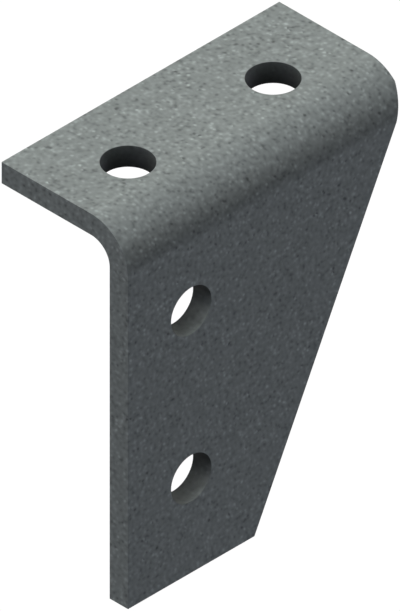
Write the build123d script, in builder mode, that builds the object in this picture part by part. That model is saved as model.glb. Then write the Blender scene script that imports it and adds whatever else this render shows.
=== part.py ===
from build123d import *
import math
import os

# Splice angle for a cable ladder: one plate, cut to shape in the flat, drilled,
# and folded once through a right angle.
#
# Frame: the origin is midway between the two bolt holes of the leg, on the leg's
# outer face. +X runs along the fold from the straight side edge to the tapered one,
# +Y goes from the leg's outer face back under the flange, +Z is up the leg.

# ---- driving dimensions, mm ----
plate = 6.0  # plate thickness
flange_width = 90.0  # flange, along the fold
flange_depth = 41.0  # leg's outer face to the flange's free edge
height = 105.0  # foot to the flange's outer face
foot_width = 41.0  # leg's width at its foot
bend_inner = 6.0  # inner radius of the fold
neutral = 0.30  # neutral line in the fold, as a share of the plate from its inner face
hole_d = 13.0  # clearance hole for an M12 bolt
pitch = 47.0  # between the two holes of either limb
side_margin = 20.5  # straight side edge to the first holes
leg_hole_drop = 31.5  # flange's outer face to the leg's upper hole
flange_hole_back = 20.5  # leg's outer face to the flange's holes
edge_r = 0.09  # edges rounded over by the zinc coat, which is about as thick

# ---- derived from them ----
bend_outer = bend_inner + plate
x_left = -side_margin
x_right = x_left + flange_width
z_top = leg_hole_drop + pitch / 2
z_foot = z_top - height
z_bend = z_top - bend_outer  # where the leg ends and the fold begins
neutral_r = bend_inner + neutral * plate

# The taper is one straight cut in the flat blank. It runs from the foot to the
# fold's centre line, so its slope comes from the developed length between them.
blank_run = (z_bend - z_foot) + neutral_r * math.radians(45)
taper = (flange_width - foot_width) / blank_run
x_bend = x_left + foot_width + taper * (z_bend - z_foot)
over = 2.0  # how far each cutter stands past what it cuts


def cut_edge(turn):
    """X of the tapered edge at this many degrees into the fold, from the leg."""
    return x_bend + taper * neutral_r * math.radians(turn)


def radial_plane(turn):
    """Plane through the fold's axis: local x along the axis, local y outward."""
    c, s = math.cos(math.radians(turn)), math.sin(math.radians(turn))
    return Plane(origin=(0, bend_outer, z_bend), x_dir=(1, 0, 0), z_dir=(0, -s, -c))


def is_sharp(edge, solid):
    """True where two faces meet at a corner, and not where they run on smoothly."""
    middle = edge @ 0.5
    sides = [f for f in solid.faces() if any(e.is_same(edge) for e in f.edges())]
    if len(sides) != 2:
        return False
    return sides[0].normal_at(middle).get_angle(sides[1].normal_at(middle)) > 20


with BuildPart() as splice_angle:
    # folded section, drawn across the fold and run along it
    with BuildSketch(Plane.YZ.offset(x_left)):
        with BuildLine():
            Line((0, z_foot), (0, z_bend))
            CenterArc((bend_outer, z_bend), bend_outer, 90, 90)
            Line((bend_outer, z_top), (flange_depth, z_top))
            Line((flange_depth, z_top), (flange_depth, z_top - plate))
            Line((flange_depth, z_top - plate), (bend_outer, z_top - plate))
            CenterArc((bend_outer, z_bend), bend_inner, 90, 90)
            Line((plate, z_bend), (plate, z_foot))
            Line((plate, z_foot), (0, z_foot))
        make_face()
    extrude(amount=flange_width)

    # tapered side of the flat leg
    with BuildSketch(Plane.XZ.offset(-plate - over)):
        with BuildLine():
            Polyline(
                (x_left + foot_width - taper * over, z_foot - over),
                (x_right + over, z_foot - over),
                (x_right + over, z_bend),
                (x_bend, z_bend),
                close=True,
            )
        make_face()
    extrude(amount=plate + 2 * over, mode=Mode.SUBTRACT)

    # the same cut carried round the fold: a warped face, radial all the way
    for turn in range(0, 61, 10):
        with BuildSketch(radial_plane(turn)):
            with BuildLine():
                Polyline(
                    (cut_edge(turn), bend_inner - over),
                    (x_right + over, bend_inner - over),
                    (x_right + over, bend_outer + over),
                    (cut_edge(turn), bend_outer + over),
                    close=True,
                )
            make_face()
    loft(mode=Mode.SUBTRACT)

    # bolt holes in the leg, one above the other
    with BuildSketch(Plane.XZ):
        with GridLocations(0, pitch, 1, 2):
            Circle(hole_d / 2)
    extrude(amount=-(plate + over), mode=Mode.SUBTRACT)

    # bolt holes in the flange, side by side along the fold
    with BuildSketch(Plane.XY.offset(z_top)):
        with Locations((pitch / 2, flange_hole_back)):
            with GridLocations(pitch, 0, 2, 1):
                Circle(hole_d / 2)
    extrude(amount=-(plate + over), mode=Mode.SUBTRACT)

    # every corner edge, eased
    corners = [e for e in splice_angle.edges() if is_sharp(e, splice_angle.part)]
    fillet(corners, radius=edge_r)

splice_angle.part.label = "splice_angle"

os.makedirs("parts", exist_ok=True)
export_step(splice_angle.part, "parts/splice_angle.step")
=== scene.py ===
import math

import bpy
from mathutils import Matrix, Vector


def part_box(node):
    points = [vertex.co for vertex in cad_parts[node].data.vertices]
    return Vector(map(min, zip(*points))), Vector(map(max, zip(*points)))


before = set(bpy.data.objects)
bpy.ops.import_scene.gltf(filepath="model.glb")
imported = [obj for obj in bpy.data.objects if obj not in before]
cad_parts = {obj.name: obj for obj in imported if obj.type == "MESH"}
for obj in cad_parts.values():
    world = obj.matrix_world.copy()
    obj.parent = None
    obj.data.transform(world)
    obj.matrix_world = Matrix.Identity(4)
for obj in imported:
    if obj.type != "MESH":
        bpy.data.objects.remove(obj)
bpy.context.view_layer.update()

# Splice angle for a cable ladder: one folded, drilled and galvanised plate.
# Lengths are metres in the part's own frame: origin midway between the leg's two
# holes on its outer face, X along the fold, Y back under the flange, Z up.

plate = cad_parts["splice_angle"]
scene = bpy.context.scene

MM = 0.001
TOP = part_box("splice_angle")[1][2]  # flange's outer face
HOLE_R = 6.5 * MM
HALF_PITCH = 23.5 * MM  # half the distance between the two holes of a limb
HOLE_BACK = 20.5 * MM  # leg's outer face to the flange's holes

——

* Problem statement
Give back, word for word, each line from the one containing "# every corner edge, eased" down to the one containing "bpy.context.view_layer.update()", including those two lines.

* Response
    # every corner edge, eased
    corners = [e for e in splice_angle.edges() if is_sharp(e, splice_angle.part)]
    fillet(corners, radius=edge_r)

splice_angle.part.label = "splice_angle"

os.makedirs("parts", exist_ok=True)
export_step(splice_angle.part, "parts/splice_angle.step")
=== scene.py ===
import math

import bpy
from mathutils import Matrix, Vector


def part_box(node):
    points = [vertex.co for vertex in cad_parts[node].data.vertices]
    return Vector(map(min, zip(*points))), Vector(map(max, zip(*points)))


before = set(bpy.data.objects)
bpy.ops.import_scene.gltf(filepath="model.glb")
imported = [obj for obj in bpy.data.objects if obj not in before]
cad_parts = {obj.name: obj for obj in imported if obj.type == "MESH"}
for obj in cad_parts.values():
    world = obj.matrix_world.copy()
    obj.parent = None
    obj.data.transform(world)
    obj.matrix_world = Matrix.Identity(4)
for obj in imported:
    if obj.type != "MESH":
        bpy.data.objects.remove(obj)
bpy.context.view_layer.update()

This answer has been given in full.